• TASK DETAILS
Look through the material below and copy exactly the lines from the line with "wall_bracket();" to the line with "cad_parts[node].hide_render = cad_parts[node].hide_viewport", those two lines included.

• DATA PROVIDED
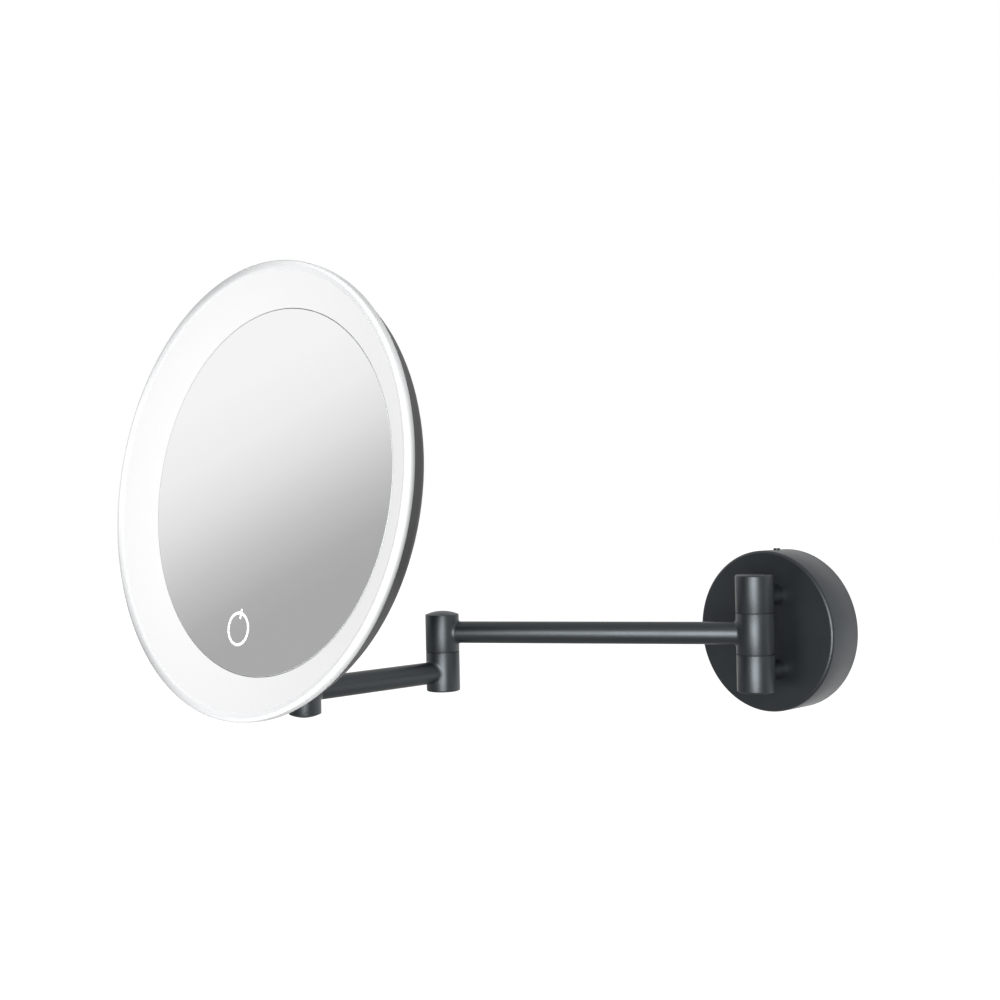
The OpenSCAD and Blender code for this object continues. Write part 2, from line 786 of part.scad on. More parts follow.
module ring_reflector() {
    near = 1.6;
    far = norm([ring_rear_out - ring_rear_in, rim_z + ring_inner_t]) - 4;
    color("white") on_disc() rotate_extrude($fn = 180) polygon([
        behind_ring(near, reflector_gap), behind_ring(far, reflector_gap),
        behind_ring(far, reflector_gap + reflector_t), behind_ring(near, reflector_gap + reflector_t)]);
}

module led_board() {
    color("white") on_disc()
        ring_disc(led_out_r, led_out_r - led_board_w, led_board_z, led_board_z + led_board_t);
}

module leds() {
    low = led_board_z + led_board_t + seat_gap;
    color("#fff6d0") on_disc() for (i = [0 : led_n - 1]) rotate([0, 0, i * 360 / led_n])
        translate([led_out_r - led_w - 0.3, -led_l / 2, low]) cube([led_w, led_l, led_h]);
}

// ---- glass, its carrier and the touch switch ----
module power_mark_shape(low, high) {
    translate([0, -symbol_at, 0]) {
        ring_disc(symbol_r, symbol_r - symbol_line, low, high);
        translate([-symbol_line / 2, symbol_r - symbol_bar / 2, low])
            cube([symbol_line, symbol_bar, high - low]);
    }
}

module mirror_glass() {
    color("#c8cbcc") on_disc() difference() {
        bore(glass_r, -glass_t, 0);
        power_mark_shape(-symbol_depth, 1);
    }
}

module power_mark() { color("white") on_disc() power_mark_shape(-symbol_depth, 0); }

touch_r = symbol_r + 0.8;

module adhesive_pad() {
    color("#d8d8d8") on_disc() difference() {
        bore(carrier_r - 1, pad_z + seat_gap, -glass_t - seat_gap);
        translate([0, -symbol_at, 0]) bore(touch_r + 0.4, pad_z - 1, 0);
    }
}

module carrier_plate() {
    color("white") on_disc() difference() {
        union() {
            bore(carrier_r, carrier_z, pad_z);
            housing_screw_places() bore(screw_r + 2, floor_z + seat_gap, carrier_z + eps);
        }
        translate([0, -symbol_at, 0]) bore(4, carrier_z - 1, pad_z + 1);
        housing_screw_places() bore(screw_r - 0.25, floor_z - 1, carrier_z + carrier_t * 0.7);
    }
}

module touch_pad() {
    color("#c98b4a") on_disc() translate([0, -symbol_at, 0])
        bore(touch_r, pad_z + seat_gap, -glass_t - seat_gap);
}

module touch_contact() {
    color("#8a8f92") on_disc() translate([0, -symbol_at, 0])
        bore(3, board_z + board_t + seat_gap, pad_z);
}

module control_board() {
    color("#2f6b3d") on_disc()
        translate([-board_w / 2, -symbol_at - board_h / 2, board_z]) cube([board_w, board_h, board_t]);
}

module battery_cells() {
    color("#b9bec2") on_disc() for (side = [-1, 1])
        translate([side * cell_side - cell_w / 2, -cell_h / 2 + 8, floor_z + 0.1])
            cube([cell_w, cell_h, cell_t]);
}

port_board_t = 0.8;

module charging_port() {
    color(steel) on_disc() {
        difference() {
            port_opening(0.25, back_z + 0.4, carrier_z - 0.2 - port_board_t);
            port_opening(0, back_z - 1, carrier_z - 1.4 - port_board_t);
        }
        translate([port_x - 8, port_y - 5, carrier_z - 0.2 - port_board_t - eps]) cube([16, 10, port_board_t]);
    }
}

flap_w = 16;
flap_h = 8;
flap_gap = 0.1;
anchor_r = 1.2;
anchor_x = port_x + flap_w / 2 + anchor_r + 1;

module port_flap() {
    color("#1f2123") on_disc() translate([port_x, port_y, 0]) {
        translate([-flap_w / 2, -flap_h / 2, back_z - flap_t - flap_gap]) cube([flap_w, flap_h, flap_t]);
        translate([-(port_w - port_h) / 2, -port_h / 2 + 0.5, back_z - 2 * flap_gap])
            cube([port_w - port_h, port_h - 1, 2]);
    }
}

module flap_anchor() {
    color("#1f2123") on_disc() translate([anchor_x, port_y, 0]) {
        translate([-anchor_r - 0.9, -flap_h / 2, back_z - flap_t - flap_gap])
            cube([2 * anchor_r + 1.8, flap_h, flap_t + flap_gap - seat_gap]);
        bore(anchor_r, back_z - 0.2, floor_z + 0.8);
    }
}

wall_bracket();
rosette_cover();
cover_grub_screw();
stiffener_plate();
post_screws();
upper_post();
lower_post();
upper_wall_knuckle();
lower_wall_knuckle();
wall_hinge_pin();
wall_hinge_washers();
wall_arm_knuckle();
wall_arm_tube();
elbow_upper_barrel();
elbow_cap();
elbow_bolt();
elbow_spring_washer();
elbow_washer();
elbow_lower_barrel();
mirror_arm_tube();
swivel_lower_barrel();
swivel_cap();
swivel_washer();
swivel_bolt();
swivel_spring_washer();
swivel_upper_barrel();
stem_tube();
ball_stud();
ball_seat();
socket_body();
socket_clamp();
clamp_screws();
socket_screws();
rear_housing();
housing_screws();
light_ring();
ring_reflector();
led_board();
leds();
mirror_glass();
power_mark();
adhesive_pad();
carrier_plate();
touch_pad();
touch_contact();
control_board();
battery_cells();
charging_port();
port_flap();
flap_anchor();
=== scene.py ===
"""Extendable shaving mirror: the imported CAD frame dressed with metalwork, acrylic, glass and housing."""

import json
import math

import bmesh
import bpy
from bpy.props import FloatProperty, FloatVectorProperty, IntProperty, PointerProperty
from mathutils import Matrix, Vector


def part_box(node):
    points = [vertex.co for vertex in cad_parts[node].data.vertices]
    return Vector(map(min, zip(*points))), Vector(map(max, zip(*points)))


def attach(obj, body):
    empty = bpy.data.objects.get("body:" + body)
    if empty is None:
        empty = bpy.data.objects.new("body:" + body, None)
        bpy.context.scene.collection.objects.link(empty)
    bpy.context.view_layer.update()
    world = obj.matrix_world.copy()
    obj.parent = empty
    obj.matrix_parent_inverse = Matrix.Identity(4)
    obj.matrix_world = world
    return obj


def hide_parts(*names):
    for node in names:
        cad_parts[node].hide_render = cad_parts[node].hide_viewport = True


bl_info = {
    "name": "Extendable shaving mirror",
    "version": (1, 0, 0),
    "blender": (4, 5, 0),
    "location": "View3D > Sidebar > Shaving mirror",
    "description": "Wall-mounted shaving mirror with a lit acrylic ring on two swinging arms",
    "category": "Add Mesh",
}

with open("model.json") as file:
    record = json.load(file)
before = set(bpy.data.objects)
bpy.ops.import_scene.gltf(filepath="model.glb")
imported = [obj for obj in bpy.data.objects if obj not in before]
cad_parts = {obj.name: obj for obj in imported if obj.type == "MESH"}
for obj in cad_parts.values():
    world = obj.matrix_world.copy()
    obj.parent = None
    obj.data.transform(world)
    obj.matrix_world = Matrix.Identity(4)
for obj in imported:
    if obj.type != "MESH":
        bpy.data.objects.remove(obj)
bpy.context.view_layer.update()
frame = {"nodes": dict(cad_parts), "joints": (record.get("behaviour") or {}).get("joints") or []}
NODES = frame["nodes"]
JOINTS = {joint["name"]: joint for joint in frame["joints"]}

MM = 0.001
FULL_TURN = 2 * math.pi
FIT = 0.02 * MM  # gap between pieces that seat in each other
CAP_INSET = 0.1 * MM  # how much narrower a domed cap is than its barrel
NEAR = 0.05 * MM  # closer than this counts as lying on a plane or a wall
SAME_POINT = 0.002 * MM  # points closer than this are merged


# ---- colours and materials -------------------------------------------------

def linear(hex_colour):
    """sRGB hex such as #2B3032 as linear red, green, blue and alpha."""
    channels = []
    for start in (1, 3, 5):
        value = int(hex_colour[start:start + 2], 16) / 255
        channels.append(value / 12.92 if value <= 0.04045 else ((value + 0.055) / 1.055) ** 2.4)
    return (*channels, 1.0)


def add(tree, kind, links=None, values=None, **settings):
    """Adds a node with its settings, its constant inputs and its links from other sockets."""
    item = tree.nodes.new(kind)
    for name, value in settings.items():
        setattr(item, name, value)
    for key, value in (values or {}).items():
        item.inputs[key].default_value = value
    for key, socket in (links or {}).items():
        tree.links.new(socket, item.inputs[key])
    return item


def empty_material(name):
    material = bpy.data.materials.new(name)
    material.use_nodes = True
    material.node_tree.nodes.clear()
    return material, material.node_tree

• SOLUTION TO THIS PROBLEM
wall_bracket();
rosette_cover();
cover_grub_screw();
stiffener_plate();
post_screws();
upper_post();
lower_post();
upper_wall_knuckle();
lower_wall_knuckle();
wall_hinge_pin();
wall_hinge_washers();
wall_arm_knuckle();
wall_arm_tube();
elbow_upper_barrel();
elbow_cap();
elbow_bolt();
elbow_spring_washer();
elbow_washer();
elbow_lower_barrel();
mirror_arm_tube();
swivel_lower_barrel();
swivel_cap();
swivel_washer();
swivel_bolt();
swivel_spring_washer();
swivel_upper_barrel();
stem_tube();
ball_stud();
ball_seat();
socket_body();
socket_clamp();
clamp_screws();
socket_screws();
rear_housing();
housing_screws();
light_ring();
ring_reflector();
led_board();
leds();
mirror_glass();
power_mark();
adhesive_pad();
carrier_plate();
touch_pad();
touch_contact();
control_board();
battery_cells();
charging_port();
port_flap();
flap_anchor();
=== scene.py ===
"""Extendable shaving mirror: the imported CAD frame dressed with metalwork, acrylic, glass and housing."""

import json
import math

import bmesh
import bpy
from bpy.props import FloatProperty, FloatVectorProperty, IntProperty, PointerProperty
from mathutils import Matrix, Vector


def part_box(node):
    points = [vertex.co for vertex in cad_parts[node].data.vertices]
    return Vector(map(min, zip(*points))), Vector(map(max, zip(*points)))


def attach(obj, body):
    empty = bpy.data.objects.get("body:" + body)
    if empty is None:
        empty = bpy.data.objects.new("body:" + body, None)
        bpy.context.scene.collection.objects.link(empty)
    bpy.context.view_layer.update()
    world = obj.matrix_world.copy()
    obj.parent = empty
    obj.matrix_parent_inverse = Matrix.Identity(4)
    obj.matrix_world = world
    return obj


def hide_parts(*names):
    for node in names:
        cad_parts[node].hide_render = cad_parts[node].hide_viewport = True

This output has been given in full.